When Arthur’s business partner Daniel Doyce returns from Turkey a wealthy man, Arthur is released and his fortunes revived, and Arthur and Amy are married.
Like many of Dickens novels, Little Dorritcontains numerous subplots. One subplot concerns Arthur Clennam’s friends, the kindhearted Meagles. They are upset when their daughter Pet marries an artist called Gowan and when their servant and foster daughter Tattycoram is lured away from them to the sinister Miss Wade, an acquaintance of the criminal Rigaud. Miss Wade hates men, and it turns out she is the jilted sweetheart of Gowan.
The novel is split into two books and I found the first book interesting and compelling, but got completely bogged down in the second. Both books needed editing (can I say that about Dickens?), but the second seemed full on unnecessary padding.

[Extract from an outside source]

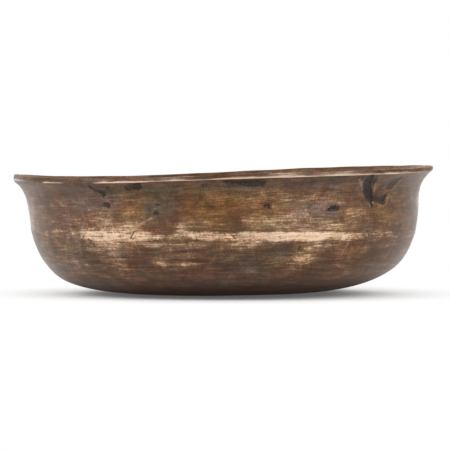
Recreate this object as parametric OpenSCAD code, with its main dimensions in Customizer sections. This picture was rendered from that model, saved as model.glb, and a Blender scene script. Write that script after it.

In the BBC adaptation Andrew Davies shifted some of the events around in time and it all seemed much less muddled. I guess when you write it as a series of installments you can’t go back later and change the order of the events.
And what about the will? Leaving money for the second daughter of the brother of the benefactor (if the benefactor doesn’t have children) thus linking Amy and Arthur – all seems a bit far fetched to me.
Next up on my Dickens reading Bleak House (I hear it’s very bleak!)